And this is the same Chris Davis who is telling delegates at the conference at Bournemouth that "I want the EU to be a superpower, an organisation with strength and authority able to speak with a single voice, and I want Britain to be at its heart."
But for sheer, stomach-churning nausea, there is very little that can compare with the sight of Charles Kennedy, preening himself on a veranda overlooking the beach-front, clebrating Kofi Annan's declaration that the Iraqi war was illegal and demanding that Blair publicly apologise for the war.
Mark Steyn, in his piece in The Sunday Telegraph puts this in perspective when he reminds us that Kofi Annan's grounds for illegality was simply that the liberation of Iraq did not conform to the UN Charter and therefore was "illegal".
"In Sudan", he writes, "the civilised world is (so far) doing everything to conform with the UN charter, which means waiting till everyone's been killed and then issuing a strong statement expressing grave concern".
As for Iraq, the UN system designed to constrain Saddam was instead enriching him, through the Oil-for-Food programme, and enabling him to subsidise terrorism. Given that the Oil-for-Fraud programme was run directly out of Kofi Annan's office, the Secretary-General ought to have the decency to recognise that he had his chance with Iraq, he blew it, and a period of silence from him would now be welcome.And while Kennedy makes common cause with Kofi Annan, exuding enthusiasm for a UN role in Iraq, he might like to take note of the disgraceful behaviour of the United Nations peacekeeping force in Democratic Republic of Congo (formerly known as Zaire). Known as MONUC (UN Mission to the Democratic Republic of Congo), it was recently revealed that MONUC soldiers had been raping and impregnating girls as young as thirteen years old in exchange for food. The MONUC soldiers are from Morocco and Uruguay.

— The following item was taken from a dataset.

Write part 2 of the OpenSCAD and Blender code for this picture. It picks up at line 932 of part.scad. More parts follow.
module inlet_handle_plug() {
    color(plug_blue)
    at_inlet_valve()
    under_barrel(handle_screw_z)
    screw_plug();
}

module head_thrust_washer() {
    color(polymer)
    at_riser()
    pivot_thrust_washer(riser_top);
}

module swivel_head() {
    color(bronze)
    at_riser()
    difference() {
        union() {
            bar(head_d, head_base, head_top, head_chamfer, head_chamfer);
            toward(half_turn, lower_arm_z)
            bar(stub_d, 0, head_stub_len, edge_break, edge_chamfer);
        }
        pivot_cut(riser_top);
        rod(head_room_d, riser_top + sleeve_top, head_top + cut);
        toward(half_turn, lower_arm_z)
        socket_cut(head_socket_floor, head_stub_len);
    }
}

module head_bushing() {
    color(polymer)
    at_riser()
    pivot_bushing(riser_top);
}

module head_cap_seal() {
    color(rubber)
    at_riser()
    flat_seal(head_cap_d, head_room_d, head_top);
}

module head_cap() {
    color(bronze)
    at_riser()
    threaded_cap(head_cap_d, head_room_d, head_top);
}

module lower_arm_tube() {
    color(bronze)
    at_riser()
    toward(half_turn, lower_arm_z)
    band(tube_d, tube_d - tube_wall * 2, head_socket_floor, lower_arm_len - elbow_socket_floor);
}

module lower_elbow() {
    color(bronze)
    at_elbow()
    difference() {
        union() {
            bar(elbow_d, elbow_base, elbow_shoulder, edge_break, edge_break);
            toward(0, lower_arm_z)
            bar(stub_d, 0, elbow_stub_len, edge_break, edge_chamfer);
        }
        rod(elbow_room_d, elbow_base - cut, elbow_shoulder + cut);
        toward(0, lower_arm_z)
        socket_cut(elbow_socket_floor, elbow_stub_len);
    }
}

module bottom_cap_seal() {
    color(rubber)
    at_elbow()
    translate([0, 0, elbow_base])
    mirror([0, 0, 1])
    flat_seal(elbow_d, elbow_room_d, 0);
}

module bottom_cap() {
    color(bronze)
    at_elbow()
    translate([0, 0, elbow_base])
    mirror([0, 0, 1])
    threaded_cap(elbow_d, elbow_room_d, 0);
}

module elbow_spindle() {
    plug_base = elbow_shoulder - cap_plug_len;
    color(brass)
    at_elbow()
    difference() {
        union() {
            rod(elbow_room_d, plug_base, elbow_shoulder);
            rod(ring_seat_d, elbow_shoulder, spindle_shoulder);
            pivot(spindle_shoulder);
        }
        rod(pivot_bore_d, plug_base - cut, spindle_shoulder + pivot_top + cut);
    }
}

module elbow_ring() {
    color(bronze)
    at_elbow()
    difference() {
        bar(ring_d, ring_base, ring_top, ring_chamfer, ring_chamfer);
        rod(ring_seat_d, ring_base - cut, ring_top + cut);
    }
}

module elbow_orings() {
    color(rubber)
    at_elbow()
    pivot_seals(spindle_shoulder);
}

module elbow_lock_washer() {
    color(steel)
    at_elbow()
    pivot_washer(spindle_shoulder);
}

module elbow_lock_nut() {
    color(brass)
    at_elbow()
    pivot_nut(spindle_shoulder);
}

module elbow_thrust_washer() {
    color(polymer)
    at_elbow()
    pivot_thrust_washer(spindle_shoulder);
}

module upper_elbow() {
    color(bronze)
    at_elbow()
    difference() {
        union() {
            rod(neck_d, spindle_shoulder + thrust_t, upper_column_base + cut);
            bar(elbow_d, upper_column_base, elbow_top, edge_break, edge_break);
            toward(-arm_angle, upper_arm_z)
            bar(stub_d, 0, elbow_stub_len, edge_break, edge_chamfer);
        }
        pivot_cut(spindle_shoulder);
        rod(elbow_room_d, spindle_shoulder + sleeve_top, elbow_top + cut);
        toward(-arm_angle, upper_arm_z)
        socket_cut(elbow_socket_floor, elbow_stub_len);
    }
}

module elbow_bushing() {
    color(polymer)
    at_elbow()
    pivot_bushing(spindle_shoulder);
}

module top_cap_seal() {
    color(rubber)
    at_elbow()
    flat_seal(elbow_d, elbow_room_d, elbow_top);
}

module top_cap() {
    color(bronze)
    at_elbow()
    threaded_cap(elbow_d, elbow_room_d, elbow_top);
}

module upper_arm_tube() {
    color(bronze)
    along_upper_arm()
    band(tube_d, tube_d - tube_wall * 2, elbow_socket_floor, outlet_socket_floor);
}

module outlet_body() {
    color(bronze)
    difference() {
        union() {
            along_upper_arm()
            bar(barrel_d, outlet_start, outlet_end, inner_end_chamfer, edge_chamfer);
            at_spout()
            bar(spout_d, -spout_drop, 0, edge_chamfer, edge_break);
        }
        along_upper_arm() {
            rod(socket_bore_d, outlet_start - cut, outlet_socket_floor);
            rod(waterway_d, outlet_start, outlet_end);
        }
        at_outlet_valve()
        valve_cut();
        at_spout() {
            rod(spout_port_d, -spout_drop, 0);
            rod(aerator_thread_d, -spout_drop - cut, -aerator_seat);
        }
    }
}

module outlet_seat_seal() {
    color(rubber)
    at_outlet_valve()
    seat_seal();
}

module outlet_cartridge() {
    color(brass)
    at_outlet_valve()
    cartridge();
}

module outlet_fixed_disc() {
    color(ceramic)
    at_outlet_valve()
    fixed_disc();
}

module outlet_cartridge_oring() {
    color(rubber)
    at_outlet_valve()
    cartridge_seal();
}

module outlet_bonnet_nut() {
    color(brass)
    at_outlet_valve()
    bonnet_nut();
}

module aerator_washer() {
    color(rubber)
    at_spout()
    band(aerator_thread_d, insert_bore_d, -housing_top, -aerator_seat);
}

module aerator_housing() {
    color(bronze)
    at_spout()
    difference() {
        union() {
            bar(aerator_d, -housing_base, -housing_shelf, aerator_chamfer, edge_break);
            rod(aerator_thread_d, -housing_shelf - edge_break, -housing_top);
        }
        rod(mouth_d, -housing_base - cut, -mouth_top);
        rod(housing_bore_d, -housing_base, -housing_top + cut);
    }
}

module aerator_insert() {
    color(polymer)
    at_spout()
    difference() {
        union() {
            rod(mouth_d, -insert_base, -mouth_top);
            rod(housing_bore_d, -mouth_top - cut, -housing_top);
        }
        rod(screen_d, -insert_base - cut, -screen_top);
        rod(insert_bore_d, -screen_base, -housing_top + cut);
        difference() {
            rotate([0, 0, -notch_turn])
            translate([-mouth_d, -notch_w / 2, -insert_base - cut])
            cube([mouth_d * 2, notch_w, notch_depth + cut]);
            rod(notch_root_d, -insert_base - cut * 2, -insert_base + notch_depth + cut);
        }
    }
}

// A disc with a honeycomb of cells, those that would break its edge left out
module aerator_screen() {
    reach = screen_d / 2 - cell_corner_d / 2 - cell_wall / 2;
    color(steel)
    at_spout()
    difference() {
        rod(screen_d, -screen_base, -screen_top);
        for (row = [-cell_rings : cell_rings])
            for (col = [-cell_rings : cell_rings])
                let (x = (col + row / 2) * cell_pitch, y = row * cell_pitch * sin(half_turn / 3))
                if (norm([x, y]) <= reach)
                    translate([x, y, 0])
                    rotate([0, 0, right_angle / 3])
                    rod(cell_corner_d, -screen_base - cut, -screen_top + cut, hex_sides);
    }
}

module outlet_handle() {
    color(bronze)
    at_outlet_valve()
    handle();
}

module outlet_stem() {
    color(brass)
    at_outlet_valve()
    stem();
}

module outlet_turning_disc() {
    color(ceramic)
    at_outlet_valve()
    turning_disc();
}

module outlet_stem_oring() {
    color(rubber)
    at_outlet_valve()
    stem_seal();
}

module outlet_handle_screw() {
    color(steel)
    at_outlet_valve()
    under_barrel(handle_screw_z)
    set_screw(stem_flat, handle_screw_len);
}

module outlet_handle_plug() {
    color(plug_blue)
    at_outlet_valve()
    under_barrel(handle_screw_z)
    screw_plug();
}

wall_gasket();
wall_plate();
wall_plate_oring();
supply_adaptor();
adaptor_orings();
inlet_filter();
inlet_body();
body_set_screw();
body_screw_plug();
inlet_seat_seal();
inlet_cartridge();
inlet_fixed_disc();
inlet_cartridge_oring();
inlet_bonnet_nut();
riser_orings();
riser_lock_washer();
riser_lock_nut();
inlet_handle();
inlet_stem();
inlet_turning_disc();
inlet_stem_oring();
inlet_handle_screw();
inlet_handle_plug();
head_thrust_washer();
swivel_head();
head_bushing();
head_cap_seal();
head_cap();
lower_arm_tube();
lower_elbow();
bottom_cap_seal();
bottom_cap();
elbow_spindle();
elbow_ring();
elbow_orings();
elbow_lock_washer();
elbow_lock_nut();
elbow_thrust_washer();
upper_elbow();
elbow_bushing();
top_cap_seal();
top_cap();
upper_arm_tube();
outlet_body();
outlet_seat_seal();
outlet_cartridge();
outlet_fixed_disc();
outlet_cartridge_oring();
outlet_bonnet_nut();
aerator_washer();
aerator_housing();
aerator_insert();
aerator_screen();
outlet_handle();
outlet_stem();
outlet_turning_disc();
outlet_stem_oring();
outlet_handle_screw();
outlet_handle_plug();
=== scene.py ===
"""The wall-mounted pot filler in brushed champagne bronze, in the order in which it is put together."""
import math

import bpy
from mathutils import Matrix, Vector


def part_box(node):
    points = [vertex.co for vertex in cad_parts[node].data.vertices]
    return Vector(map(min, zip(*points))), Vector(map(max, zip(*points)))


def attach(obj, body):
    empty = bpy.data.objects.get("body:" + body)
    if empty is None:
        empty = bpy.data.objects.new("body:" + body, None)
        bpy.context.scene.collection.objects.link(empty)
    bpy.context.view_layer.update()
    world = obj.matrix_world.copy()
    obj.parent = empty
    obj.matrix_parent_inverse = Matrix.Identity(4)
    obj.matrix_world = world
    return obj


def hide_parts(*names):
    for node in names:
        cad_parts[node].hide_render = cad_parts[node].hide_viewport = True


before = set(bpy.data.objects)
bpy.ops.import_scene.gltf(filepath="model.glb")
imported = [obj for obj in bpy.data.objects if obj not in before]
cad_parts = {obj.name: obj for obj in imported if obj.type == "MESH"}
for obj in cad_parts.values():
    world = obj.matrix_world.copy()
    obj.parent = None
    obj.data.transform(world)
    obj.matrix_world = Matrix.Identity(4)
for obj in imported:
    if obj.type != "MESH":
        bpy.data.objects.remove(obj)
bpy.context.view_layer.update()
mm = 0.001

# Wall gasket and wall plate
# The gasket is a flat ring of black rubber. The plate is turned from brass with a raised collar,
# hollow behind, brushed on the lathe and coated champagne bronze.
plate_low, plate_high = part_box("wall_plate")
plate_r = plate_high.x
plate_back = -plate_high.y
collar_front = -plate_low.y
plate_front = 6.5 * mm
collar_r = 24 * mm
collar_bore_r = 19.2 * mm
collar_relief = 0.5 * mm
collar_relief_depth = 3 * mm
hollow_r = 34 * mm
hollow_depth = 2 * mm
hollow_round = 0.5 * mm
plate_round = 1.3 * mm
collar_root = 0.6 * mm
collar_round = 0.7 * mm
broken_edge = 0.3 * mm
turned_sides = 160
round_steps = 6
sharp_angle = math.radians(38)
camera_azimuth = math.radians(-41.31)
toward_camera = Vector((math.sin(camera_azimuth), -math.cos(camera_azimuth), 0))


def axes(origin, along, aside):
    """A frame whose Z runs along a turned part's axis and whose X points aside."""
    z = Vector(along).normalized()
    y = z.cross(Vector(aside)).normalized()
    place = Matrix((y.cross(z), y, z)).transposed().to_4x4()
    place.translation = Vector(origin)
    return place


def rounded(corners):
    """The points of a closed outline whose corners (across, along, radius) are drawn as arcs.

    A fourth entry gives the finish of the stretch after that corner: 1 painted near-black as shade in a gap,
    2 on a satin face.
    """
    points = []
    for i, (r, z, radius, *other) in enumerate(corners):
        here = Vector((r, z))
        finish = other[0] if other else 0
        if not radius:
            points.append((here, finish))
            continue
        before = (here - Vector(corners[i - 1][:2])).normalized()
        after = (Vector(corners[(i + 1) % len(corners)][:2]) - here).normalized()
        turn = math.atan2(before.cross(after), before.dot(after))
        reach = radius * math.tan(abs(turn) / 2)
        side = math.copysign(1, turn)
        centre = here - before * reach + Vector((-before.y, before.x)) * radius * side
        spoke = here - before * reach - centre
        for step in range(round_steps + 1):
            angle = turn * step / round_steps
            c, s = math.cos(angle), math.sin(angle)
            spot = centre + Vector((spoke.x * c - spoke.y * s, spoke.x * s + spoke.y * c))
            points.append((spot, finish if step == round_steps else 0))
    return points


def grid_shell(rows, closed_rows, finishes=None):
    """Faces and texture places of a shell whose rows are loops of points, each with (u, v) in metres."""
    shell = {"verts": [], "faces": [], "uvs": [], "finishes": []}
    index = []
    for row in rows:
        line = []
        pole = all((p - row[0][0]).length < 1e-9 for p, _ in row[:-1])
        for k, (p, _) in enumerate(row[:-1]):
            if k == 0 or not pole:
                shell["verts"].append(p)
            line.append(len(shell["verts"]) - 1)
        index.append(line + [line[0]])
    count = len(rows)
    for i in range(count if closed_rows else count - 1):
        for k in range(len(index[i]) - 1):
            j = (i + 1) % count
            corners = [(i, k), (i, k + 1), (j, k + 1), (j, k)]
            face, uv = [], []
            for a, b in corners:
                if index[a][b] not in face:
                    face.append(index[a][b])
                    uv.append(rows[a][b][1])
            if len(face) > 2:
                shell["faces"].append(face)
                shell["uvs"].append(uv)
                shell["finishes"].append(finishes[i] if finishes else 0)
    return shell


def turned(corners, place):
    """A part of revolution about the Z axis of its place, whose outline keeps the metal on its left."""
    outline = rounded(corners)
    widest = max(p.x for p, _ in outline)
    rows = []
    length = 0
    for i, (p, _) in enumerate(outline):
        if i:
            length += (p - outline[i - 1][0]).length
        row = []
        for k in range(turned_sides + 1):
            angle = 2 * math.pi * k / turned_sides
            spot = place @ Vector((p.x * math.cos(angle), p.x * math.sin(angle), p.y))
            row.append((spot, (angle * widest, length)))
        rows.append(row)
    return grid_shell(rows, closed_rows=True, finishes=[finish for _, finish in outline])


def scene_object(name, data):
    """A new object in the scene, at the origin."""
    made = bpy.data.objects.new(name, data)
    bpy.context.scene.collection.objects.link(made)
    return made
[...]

As he prates about the failure to find weapons of mass destruction, Kennedy might also have a closer look at his allies in the anti-war cause, such as the French who, as confirmed yesterday by The Sunday Telegraph, paid an Italian businessman to feed false documents to the British and American intelligence communities, alleging that Iraq was buying uranium cake from Niger – with the intention being deliberately to undermine the case for war.
As The Washington Times points out, this is the same country which was continuing to supply and arm Saddam Hussein's regime – a man who Chirac once welcomed as his "personal friend” – to the extent that as of last year, Iraq owed France an estimated $4 billion for arms and infrastructure projects.
Furthermore, the sales continued even as the US prepared for military action against Iraq. The need to safeguard this massive debt was one reason France opposed a military operation to oust Saddam, blocking US moves at a United Nations.
Yet all that, and more, passes by Mr Kennedy and his sickening crew as they parade their superior morality. Theirs is the Lib-Dem way, and also the European way… and they want us to share it. They can keep it.